But the silliness is not about reporting, its about what happens to GC behavior under increased load. That silly behavior may then lead people to need to diagnose it ;-).
Here is a simple thought exercise: think about what happens to newgen efficiency and premature promotion when throughput grows in a multithreaded, multi-session system, if age is counted in number of newgen cycles instead if time...
- The purpose of keeping objects in newgen is to "give enough to let them die young" before promoting them if they don't. Ths is key to maintaining efficiency in all generational collectors, and losing this filter makes efficiency collapse.
- A very large newgen helps, but Objects that are very young at collection time would be prematurely promoted regardless of the size of the newgen they come from (this is the main reason GCs that count age in cycles keep objects around for at least one additional cycle even in very large newgens).
- On the other hand, promoting too late causes oldgen do do unnecessary work, which hurts efficiency (and if done in. Stop the world pause, increases pause time significantly).
There are two negative effects to counting age in units that compress under load. The first is the unfortunate behavior of premature promotion as load increases if you do this. The other is the behavior during program phase changes. I'll explain the Premature promotion down side here (the phase change one can go in another post if people are interested):
As load grows on an (e.g. app-server-style) environment, it usually grows in the form of additional concurrent work (as opposed to "harder" or longer individual operations). The natural length and object lifetime behavior of computations and session either stays the same or elongates. It virtually never gets shorter with higher load.

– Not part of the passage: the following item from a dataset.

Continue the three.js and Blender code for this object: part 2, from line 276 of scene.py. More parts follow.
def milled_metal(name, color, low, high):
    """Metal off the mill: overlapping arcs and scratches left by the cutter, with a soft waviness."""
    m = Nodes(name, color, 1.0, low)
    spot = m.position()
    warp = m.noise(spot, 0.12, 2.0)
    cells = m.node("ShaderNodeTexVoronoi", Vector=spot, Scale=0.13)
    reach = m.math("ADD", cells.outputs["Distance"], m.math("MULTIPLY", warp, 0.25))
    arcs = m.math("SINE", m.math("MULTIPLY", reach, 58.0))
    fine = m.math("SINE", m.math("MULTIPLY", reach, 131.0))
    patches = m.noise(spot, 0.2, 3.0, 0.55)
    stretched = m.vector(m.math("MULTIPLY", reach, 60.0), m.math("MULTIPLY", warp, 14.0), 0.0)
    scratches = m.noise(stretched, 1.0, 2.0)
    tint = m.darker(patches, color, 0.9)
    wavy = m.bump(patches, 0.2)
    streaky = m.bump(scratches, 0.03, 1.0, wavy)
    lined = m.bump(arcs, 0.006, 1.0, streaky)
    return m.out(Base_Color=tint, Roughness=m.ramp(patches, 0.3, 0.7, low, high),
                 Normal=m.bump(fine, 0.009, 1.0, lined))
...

If age is counted is GC cycles, then the higher the load and the faster the allocation rate is, the sooner (in wall clock time) that objects will get promoted. Once the load gets high enough for objects that would have previously died in newgen to be promoted because they are "old enough in cycles", efficiency drops, oldgen rates grow, and the snowball starts rolling down he hill. As load grows, not only will allocation rate grow, but more premature promotion will occur as a percentage of allocation. That in turn would mean that not just GC work, but GC efficiency (measured as the % of overall CPU work spent on GC) gets worse with load.
In contrast, when age is counted as time, promotion decisions remain more "semi-constant under load" and are either right or wrong for a computation's object lifetime behavior regardless of load. This keeps GC efficiency closer to constant over a wider range of load compared to cycle-count based timing.